The Fluxes: These sliders control the background energy of the universe.
The Moduli: These are settings that control the shape and size of the hidden dimensions.

The authors had a catalog (a dataset) containing over 5 million different settings for these sliders. That’s a lot of data to look at! They wanted to see if there was a pattern to how these settings were arranged.

2. Tool #1: The Shadow Method (PCA)

First, they used a technique called Principal Component Analysis (PCA).

The Analogy: Imagine you have a 3D object, like a potato. If you shine a light on it, it casts a 2D shadow. The shadow might not show every detail, but it shows the main shape.
What they found: Even though there are 12 sliders, the authors discovered that the data mostly moves along just 5 or 6 main directions.

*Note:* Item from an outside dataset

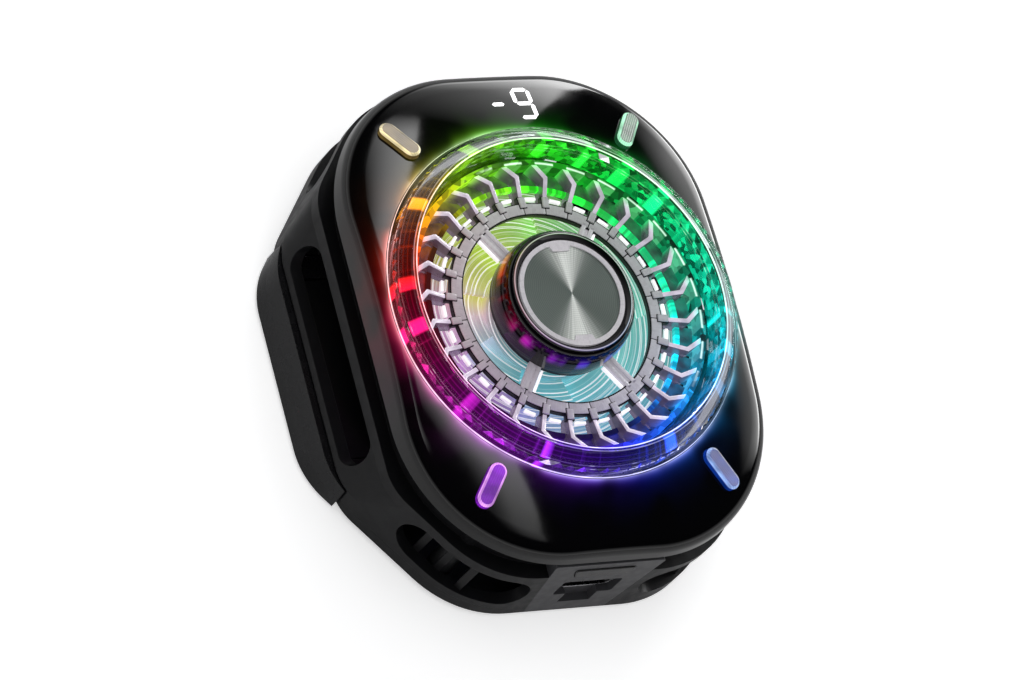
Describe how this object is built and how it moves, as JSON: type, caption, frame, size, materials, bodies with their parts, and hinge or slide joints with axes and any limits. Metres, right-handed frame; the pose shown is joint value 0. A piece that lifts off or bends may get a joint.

It’s like realizing that even though you have 12 knobs, you mostly just turn 5 of them to get different results.
The Clue: They noticed that universes with a specific "low energy" (which is good for making stable universes like ours) tended to cluster near the center of this shadow.

3. Tool #2: The Shape Detective (Topological Data Analysis)

Next, they used Topological Data Analysis (TDA).

The Analogy: Imagine a cloud of fireflies in the sky. PCA tells you where the center of the cloud is. TDA asks: Does the cloud have a hole in the middle? Is it shaped like a donut or a sphere? It looks for loops and empty spaces in the data.
What they found: The data wasn't just a random blob. It had "loops" and structures.
- In the "shape settings" (moduli), they found stable loops, meaning certain configurations repeat in a cycle.
- In the "knob settings" (flux), they found a grid-like pattern. This is because the knobs can only be set to whole numbers (integers), like steps on a ladder. This created a rigid, lattice-like structure in the data.

4. Tool #3: The Smart Suitcase (Autoencoders)

Finally, they used a Neural Network called an Autoencoder.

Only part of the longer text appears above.